Dass sich die Beziehung zwischen dem Ex-Model und Depp, der Vanessa Paradis, die Mutter seiner Kinder, wegen Heard verlassen hatte, von Anfang an hochexplosiv gestaltete, blieb kein Geheimnis. Noch vor der Hochzeit 2015 hatte Depp an seinen Kumpel, den Schauspieler Paul Bettany, per SMS geschrieben: „Lass uns Amber verbrennen!“ Und fügte danach hinzu: „Lass sie uns ertränken, bevor wir sie verbrennen …“ Und das sind nur ein paar Appetizer von dem schier endlosen Bloßstellungsbuffet zwischen den ehemals „magisch Liebenden“ (so Heard). Das mit dem Verbrennen, so Depp bei einer Vernehmung, täte ihm heute sehr leid.

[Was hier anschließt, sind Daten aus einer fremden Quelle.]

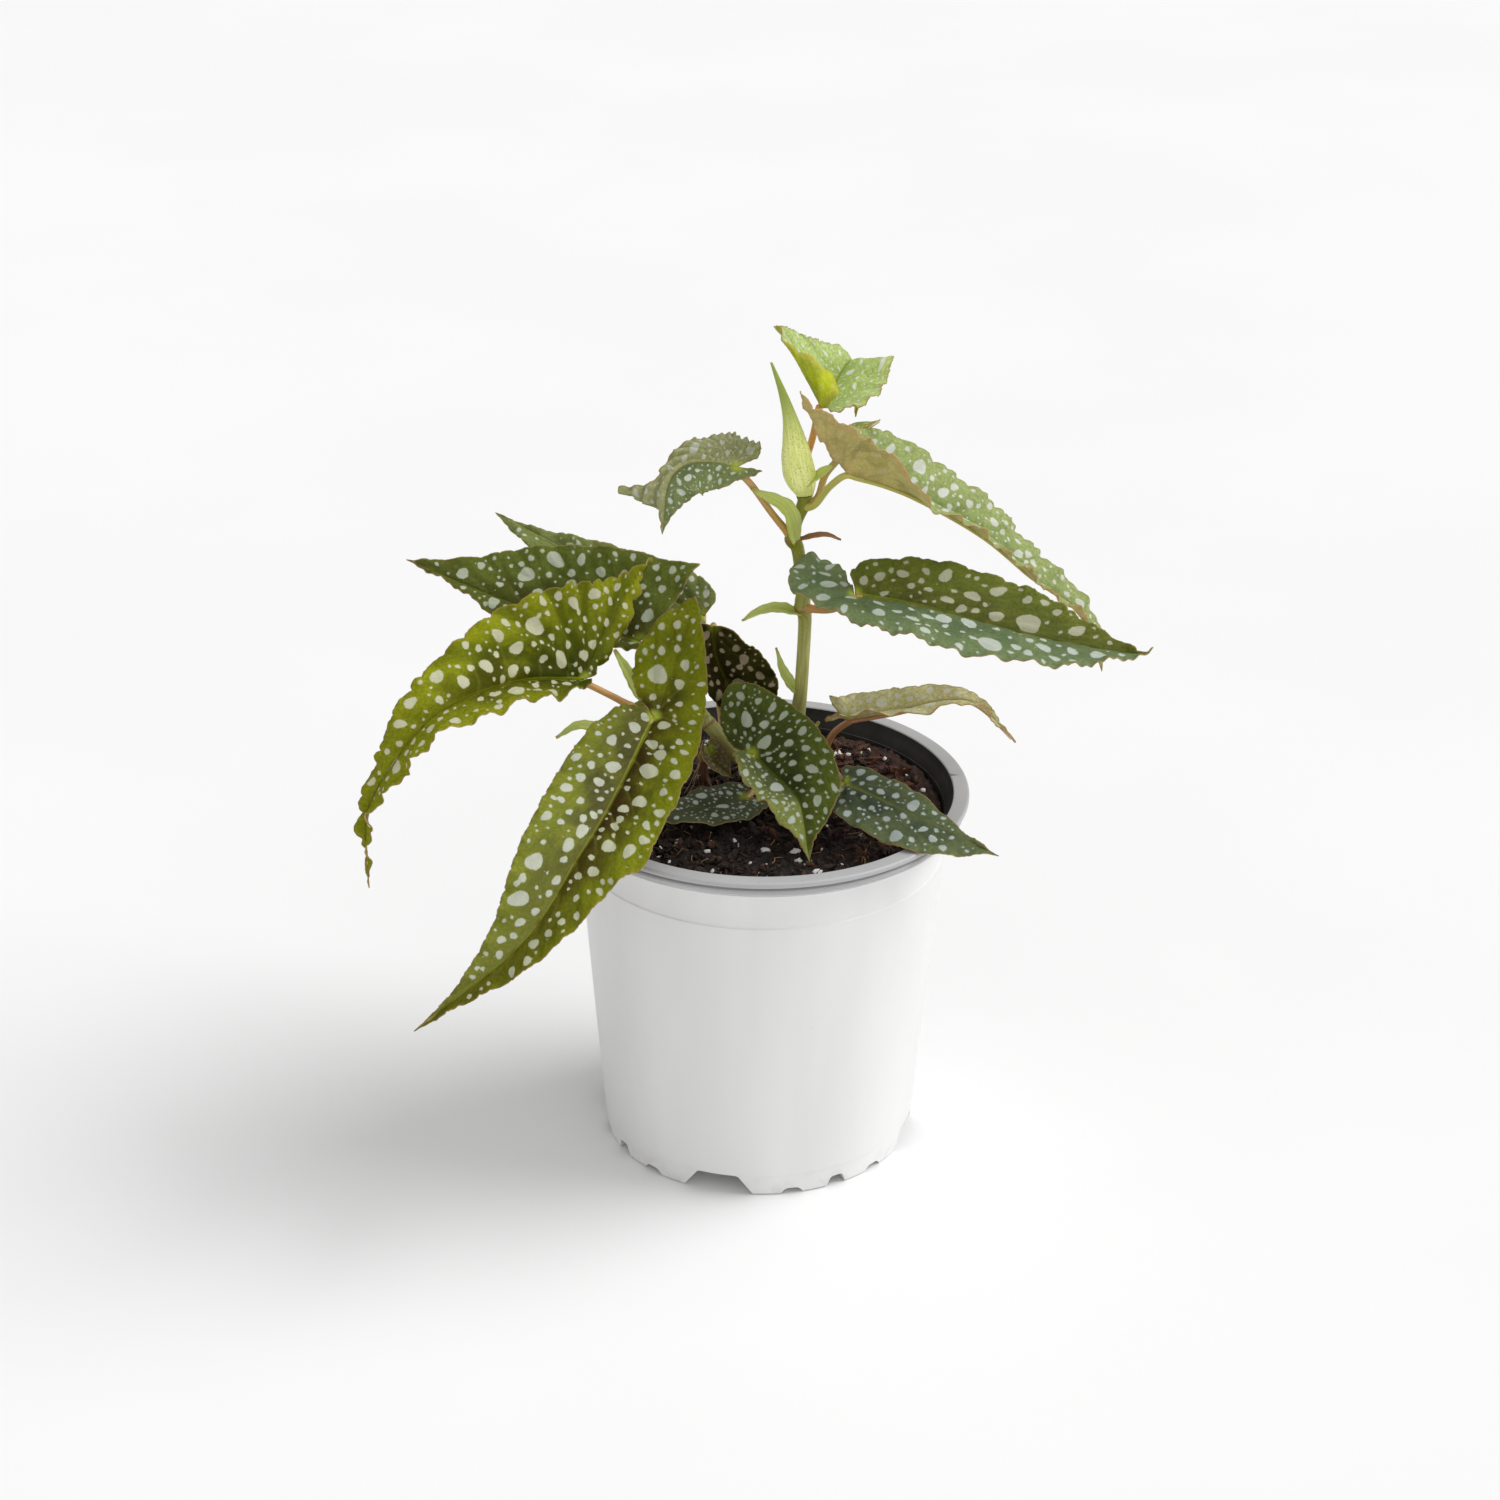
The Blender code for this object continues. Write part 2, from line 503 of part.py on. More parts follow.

Schwarzer Humor eben. Die im Prozess verlesene Kurznachricht eskalierte übrigens in obszöner Frauenverachtung und weiteren Mordfantasien über seine damalige Verlobte.
Auf „Court TV“, jenem US-Sender, auf dem der ehemalige Staatsanwalt Vinnie Politan in seiner Sendung „Closing Arguments“ in gebotener Aufgeregtheit eine tägliche Prozessbilanz zieht, werden die schlimmsten Vokabeln ausgebeept.
Erste Reihe fußfrei kann die ganze Welt via Live-Streaming seit 12. April Szenen der höllischen Nähe zwischen dem 58-jährigen Hollywoodstar Johnny Depp und seiner 22 Jahre jüngeren Ex-Frau nacherleben.
Die Beziehung scheint wie ein abschreckendes Bilderbuchbeispiel aus dem Ratgeber gegen toxische Beziehungen: Auf beiden Seiten werden Vorwürfe von Mobbing, Abwertung, psychischer und physischer Gewalt erhoben, bei den Attacken gegen Depp kommen noch krankhafte Eifersucht, Kontrollwut und eine schwere Suchtproblematik hinzu. Im paartherapeutischen Jargon fallen solche Beziehungszerstörungstrips, deren Dramaturgie nach der Methode „Zuckerbrot und Peitsche“ verläuft, unter den Begriff „apokalyptische Reiter“.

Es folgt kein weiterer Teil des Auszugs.